Martin Mejia  /  AP
Unidentified relatives of victims of a downed Peruvian airliner arrive at Jorge Chavez airport in Lima, Peru, on Tuesday.
updated 8/24/2005 2:07:48 AM ET 2005-08-24T06:07:48

A Peruvian airliner carrying 100 people crashed Tuesday near a jungle town while attempting an emergency landing in a storm, killing at least 41 people. The pilot tried to land in a marsh, but the impact split the aircraft in two, a regional official said.

At least 56 people from TANS Peru Flight 204 were being treated at hospitals, and it was not clear whether anyone had escaped injury in the crash, the latest of several major airline accidents around the world this month.

The Boeing 737 went down near the Pucallpa municipal airport after the pilot radioed that he could not land because of strong winds and torrential rains, airport receptionist Norma Pasquel told The Associated Press by phone.

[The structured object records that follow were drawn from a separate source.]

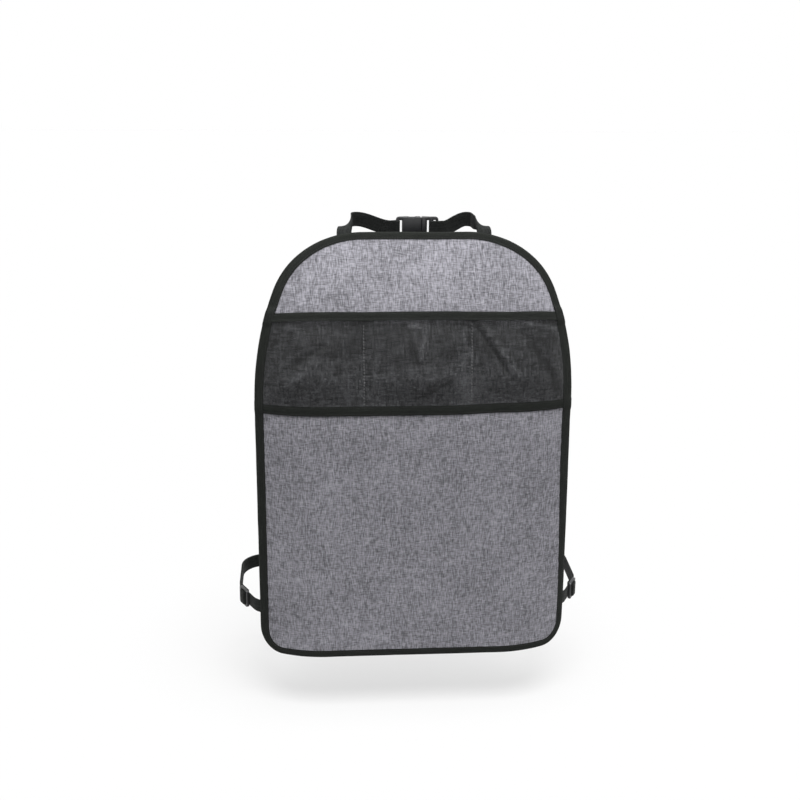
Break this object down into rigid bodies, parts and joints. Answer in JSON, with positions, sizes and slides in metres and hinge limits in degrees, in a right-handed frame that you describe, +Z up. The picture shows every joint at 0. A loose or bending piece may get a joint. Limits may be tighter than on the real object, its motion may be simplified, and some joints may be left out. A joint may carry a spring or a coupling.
{
  "type": "car seat protector",
  "caption": "Grey cloth kick mat with black edge tape and a mesh pocket in compartments, hung on a seat's back by buckled webbing straps.",
  "frame": {"origin": "midway between the headrest posts, at the middle of the top strap's width", "axes": "+Z up along the mat, +Y towards the seat, +X to the right of a person who looks at the mat's face"},
  "size_m": [0.4998, 0.1898, 0.6175],
  "materials": {
    "grey_cloth": "heather weave, matt",
    "black_tape": "matt ribbed tape",
    "black_mesh": "open knitted mesh",
    "black_webbing": "woven, slight sheen",
    "black_plastic": "fine satin moulding"
  },
  "bodies": {
    "root": {"mat_panel": "grey_cloth", "edge_binding": "black_tape", "pocket_top_band": "black_tape", "pocket_bottom_band": "black_tape", "mesh_pocket": "black_mesh", "top_strap_left": "black_webbing", "top_strap_right": "black_webbing", "lower_strap_left": "black_webbing", "lower_strap_right": "black_webbing", "slider_left": "black_plastic", "slider_right": "black_plastic", "top_buckle_socket": "black_plastic", "top_buckle_plug": "black_plastic", "lower_buckle_socket": "black_plastic", "lower_buckle_plug": "black_plastic"}
  },
  "joints": []
}
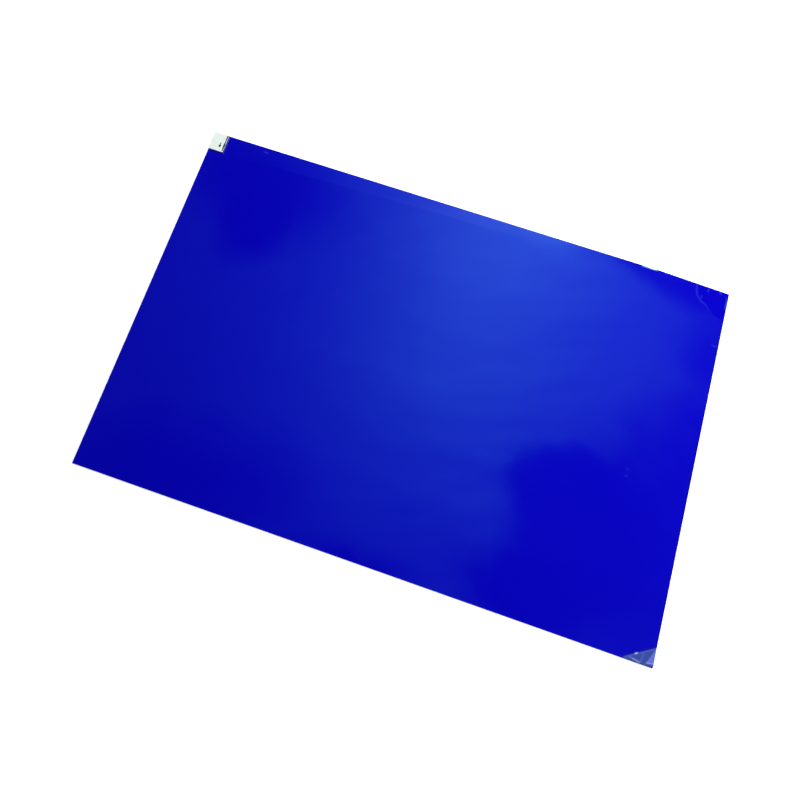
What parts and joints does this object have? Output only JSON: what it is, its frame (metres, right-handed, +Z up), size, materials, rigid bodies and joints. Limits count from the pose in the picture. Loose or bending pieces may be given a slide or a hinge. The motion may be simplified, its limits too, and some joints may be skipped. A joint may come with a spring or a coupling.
{
  "type": "cleanroom sticky mat",
  "caption": "Rectangular pad of blue tacky film sheets with a white peel tab at one corner, under a clear cover film whose far corner has come up.",
  "frame": {"origin": "centre of the release liner's underside, on the floor", "axes": "+X along the long edge, away from the peel tabs; +Y along the short edge, towards the edge that has the peel tabs; +Z up, from the floor to the cover film"},
  "size_m": [0.9, 0.6, 0.0071],
  "materials": {
    "blue_film": "glossy",
    "white_tab": "satin",
    "clear_film": "glossy"
  },
  "bodies": {
    "root": {"release_liner": "clear_film", "adhesive_sheets": "blue_film", "number_tabs": "white_tab", "cover_film": "clear_film"}
  },
  "joints": []
}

The plane circled the airport, then crashed near a highway, according to officials and radio reports.

'The fire was fierce'
Police Lt. David Mori said at least 56 people were being treated at hospitals. He said 41 people had died and that three people were unaccounted for.

Edwin Vasquez, president of the Ucayali region, where Pucallpa is located, told Radioprogramas the pilot was trying to land in a marsh to soften the impact when the plane crashed. The craft split in two, he said.

“I felt a strong impact and a light and fire and felt I was in the middle of flames around the cabin, until I saw to my left a hole to escape through,” crash survivor Yuri Gonzalez told Radioprogramas. “Two other people were struggling to get out and I also was able to.”

He said he heard another person shouting to him to keep advancing because the plane was going to explode. “The fire was fierce despite the storm,” he said. “Hail was falling and the mud came up to my knees.”

Canal N television broadcast photo images of survivors being carried on stretchers from a grassy field strewn with wreckage.

Jorge Belevan, a spokesman for TANS, said that the plane was on a domestic flight carrying 92 passengers and eight crew members and was attempting an emergency landing when it crashed. He said that two of 11 Americans aboard were unaccounted for and that the others were hospitalized for treatment of unspecified injuries.

Mori told The Associated Press that three foreigners were confirmed dead: an American woman, an Italian man, and a Colombian woman.

Emergency landing
Cesar Arroyo, a provincial prosecutor, told Radioprogramas from the crash site that dozens of bodies had been pulled from the wreckage.

“There are still many more bodies to recover but now they have stopped operations because of darkness and the muddy terrain,” he said. He said work would resume Wednesday morning.

“The plane did not crash. It did not fall. The plane made an emergency landing,” Belevan said, adding that it did not appear the crash was caused by a technical failure in the 22-year-old aircraft.

“The preliminary information we have is that the accident could have been caused by wind shear,” he said.

Wind shear is a sudden change in wind speed or direction. The most dangerous kind, called a microburst, is caused by air descending from a thunderstorm.

A man identifying himself as William Zea, a passenger on the plane, told CPN radio by telephone that the plane was traveling on a route from Lima to Pucallpa, and from there onto the northern jungle city of Iquitos when “the plane suffered some malfunction and we went down.”

Tomas Ruiz, another passenger, told Radioprogramas: “It seems it was a matter of the weather. Ten minutes before we were to land in Pucallpa, the plane began to shake a lot.”

In four other recent crashes, 152 people died when a Colombian-registered West Caribbean charter went down in Venezuela last week. Two days earlier, 121 people died when a Cyprus-registered Helios Airways Boeing plunged into the mountains north of Athens. Another 16 were believed to have perished Aug. 6 when a plane operated by Tunisia’s Tuninter crashed off Sicily. But in Toronto, all 309 people survived aboard an Air France Airbus A340 that overshot the main runway Aug. 2.

In January 2003, a TANS twin engine Fokker 28 turbojet, plowed into a 11,550-foot high mountain in Peru’s northern jungle, killing all 42 passengers — including eight children — and four crew members aboard.

Rain, low clouds and the rugged, steep terrain of the cloud forest region kept search teams from locating the wreckage for two days.